Il carattere continuativo di ciascun singolo emolumento percepito dal lavoratore e, nella specie, dei compensi per lavoro straordinario, rientra, poi, nell’indagine di fatto riservata al giudice di merito (che, peraltro, risulta aver valutato le buste paga prodotte in giudizio da cui risultava l’erogazione, con continuità, di compensi per lavoro straordinario) e insindacabile in sede di legittimità.
In conclusione, il ricorso va rigettato e le spese di lite sono regolate secondo il criterio della soccombenza dettato dall’art. 91 c.p.c..
Sussistono i presupposti per il versamento, da parte della ricorrente, dell’ulteriore importo a titolo di contributo unificato, previsto dal D.P.R. 30 maggio 2002, n. 115, art. 13, comma 1 quater, introdotto dalla L. 24 dicembre 2012, n. 228, art. 1, comma 17 (legge di stabilità 2013).
PQM
La Corte rigetta il ricorso e condanna la società ricorrente al pagamento delle spese del presente giudizio di legittimità liquidate in Euro 200,00 per esborsi e in Euro 4.000,00 per compensi professionali, oltre spese generali al 15% ed accessori di legge.
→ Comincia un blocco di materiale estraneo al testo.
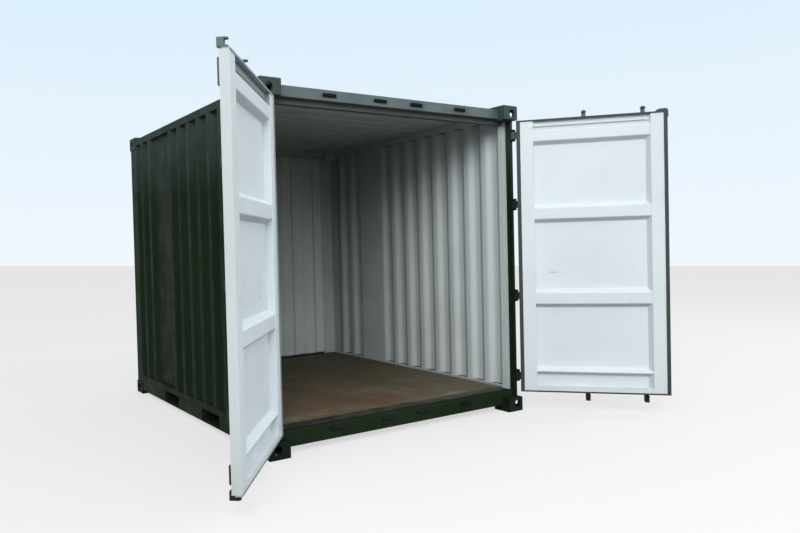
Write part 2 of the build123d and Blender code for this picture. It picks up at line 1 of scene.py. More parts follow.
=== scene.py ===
# %% [markdown]
# # A ten foot shipping container in Blender
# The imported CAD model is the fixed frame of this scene: it carries the castings, posts, rails,
# sheets, doors, locking rods and handles at their true places. Here each of them gets its finish,
# and the small things that a welder and a painter leave behind are modelled on top.

# %% Load the frame
import bmesh
import bpy
import math
from mathutils import Matrix, Vector


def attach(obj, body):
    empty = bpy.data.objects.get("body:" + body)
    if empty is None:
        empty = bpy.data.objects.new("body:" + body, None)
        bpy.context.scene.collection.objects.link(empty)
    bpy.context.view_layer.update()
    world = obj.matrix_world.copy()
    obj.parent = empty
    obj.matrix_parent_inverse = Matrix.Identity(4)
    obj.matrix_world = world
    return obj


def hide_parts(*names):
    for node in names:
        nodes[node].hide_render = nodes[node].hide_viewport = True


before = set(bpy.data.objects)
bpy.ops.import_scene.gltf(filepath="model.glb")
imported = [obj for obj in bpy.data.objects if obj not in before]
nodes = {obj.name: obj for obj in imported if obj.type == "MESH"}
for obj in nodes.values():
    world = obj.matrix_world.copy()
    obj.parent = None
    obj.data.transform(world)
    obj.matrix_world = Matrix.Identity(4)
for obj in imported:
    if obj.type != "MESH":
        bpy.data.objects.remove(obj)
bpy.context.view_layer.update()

# %% [markdown]
# ## The camera
# The photograph was taken at about eye height, a few metres from the open doors. A camera has a
# place, a heading and a lens. They were worked out from the corners of the castings, because these
# have standard sizes. The picture was cropped off centre, so the lens is shifted too.

# %% Camera
IMAGE_W, IMAGE_H = 800, 533
FOCAL_PX, CENTRE_U, CENTRE_V = 697.62, 327.90, 263.48
CAM_PLACE = Vector((5.67021, -3.32946, 1.43599))
PITCH, HEADING, ROLL = -0.0230484, -0.558538, -0.0256706
SENSOR_MM, FAR_CLIP = 36.0, 500.0


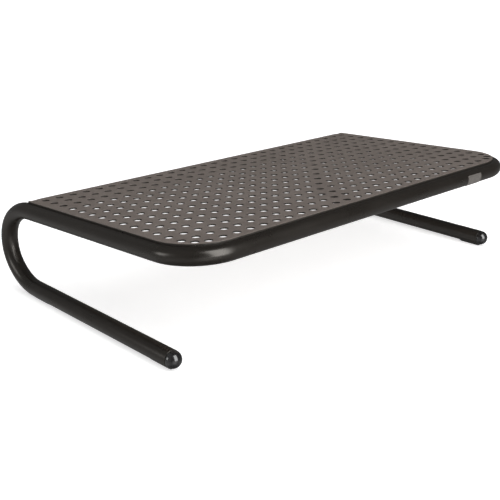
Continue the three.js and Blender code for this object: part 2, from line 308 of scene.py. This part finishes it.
def flat_web(loops, extra_points):
    """Fills the first loop, an outline, round the others, its holes. Returns the points and triangles."""
    points = [point for loop in loops for point in loop] + extra_points
    edges = []
    owner = []
    for number, loop in enumerate(loops):
        start = len(owner)
        edges += [(start + i, start + (i + 1) % len(loop)) for i in range(len(loop))]
        owner += [number] * len(loop)
    owner += [None] * len(extra_points)
    _, _, triangles, sources, _, _ = delaunay_2d_cdt(points, edges, [], TRIANGLES_INSIDE, SAME_POINT)
    triangles = [[sources[i][0] for i in triangle] for triangle in triangles]

    def in_hole(triangle):
        owners = {owner[i] for i in triangle}
        return len(owners) == 1 and not owners & {0, None}

    return points, [triangle for triangle in triangles if not in_hole(triangle)]


def edge_rows(half, rounding, edge_break, hang):
    """Rows of (inset, height, mark) down a sheet's edge, from its top flat to its bottom flat."""
    return [
        (rounding * ROUND_MIDDLE, half - rounding * ROUND_MIDDLE, "rim"),
        (0, half - rounding, "wall_shade"),
        (0, -half + edge_break - hang, "wall_shade"),
        (edge_break, -half - hang, "wall_shade"),
    ]


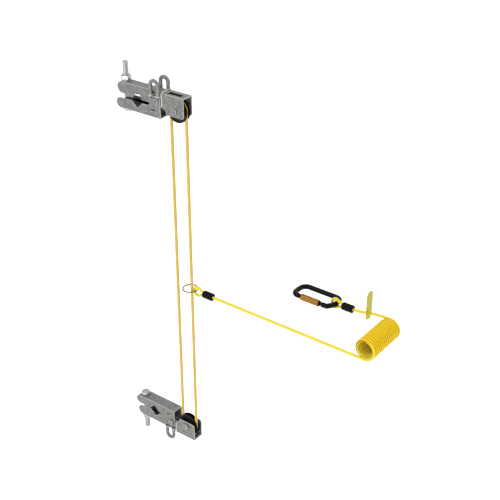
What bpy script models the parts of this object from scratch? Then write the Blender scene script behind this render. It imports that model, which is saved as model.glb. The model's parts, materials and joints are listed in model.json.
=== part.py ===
"""Rope loop between two rung clamps, with a sliding ring, a coiled lanyard and a carabiner.

Frame: metres. +X runs along the brackets from the clamp towards the pulley, +Z is up and
the origin is the centre of the rung that the upper clamp holds. The lower bracket is the
upper one turned half a turn about X.
"""

from math import cos, pi, radians, sin

import bmesh
import bpy
from mathutils import Matrix, Vector

GAP = 0.0003  # between pieces that touch
RUN = 0.0004  # radial running clearance of turning pieces
MARGIN = 0.002  # how far a cutter passes the surface it cuts

# Clamp arm: an inverted channel, the fixed half of the clamp
ARM_LEFT = -0.054
ARM_TOP = 0.029
ARM_EDGE = 0.0005  # lower edge of its walls
ARM_NOSE_EDGE = 0.0045  # lower edge of the shallower nose
ARM_STEP_X = -0.034  # where the nose ends
ARM_WALL = 0.003
V_HALF = 0.016  # half width of a V notch at its mouth
V_ARM_APEX = 0.0155
V_JAW_APEX = -0.0175
V_PAST = 0.008  # how far a notch's cutter passes the wall's edge
STEP_RUN = 0.004  # length of a slanted step in a wall's edge

# Jaw: a wider channel whose cheeks straddle the arm
JAW_WIDTH = 0.028
JAW_WALL = 0.0025
JAW_LEFT = -0.056
JAW_RIGHT = 0.062
JAW_BOTTOM = -0.0265
JAW_EDGE = -0.0045  # upper edge of its walls
CHEEK_TOP = 0.019
CHEEK_LEFT = 0.034
CHEEK_CORNER = 0.004
PIVOT_X = 0.052
PIVOT_Z = 0.008
PIVOT_R = 0.005
TAB_SLOT = (0.012, 0.004)  # length and height of the tab slots
TAB_SLOT_X = 0.042
TAB_SLOT_Z = (0.013, -0.012)
PIN_HEAD_R = 0.0065
PIN_HEAD_HEIGHT = 0.0018
PIN_END = 0.0045  # how far a pin passes the wall behind
COLLAR_R = 0.008
COLLAR_WIDTH = 0.0035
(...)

Ai sensi del D.P.R. 30 maggio 2002, n. 115, art. 13, comma 1-quater, nel testo introdotto dalla L. 24 dicembre 20012, n. 228, art. 1, comma 17, dà atto della sussistenza dei presupposti processuali per il versamento, da parte del ricorrente, dell’ulteriore importo a titolo di contributo unificato, pari a quello previsto per il ricorso, a norma dello stesso art. 13, comma 1-bis se dovuto.
Così deciso in Roma, nell’Adunanza camerale, il 14 settembre 2021.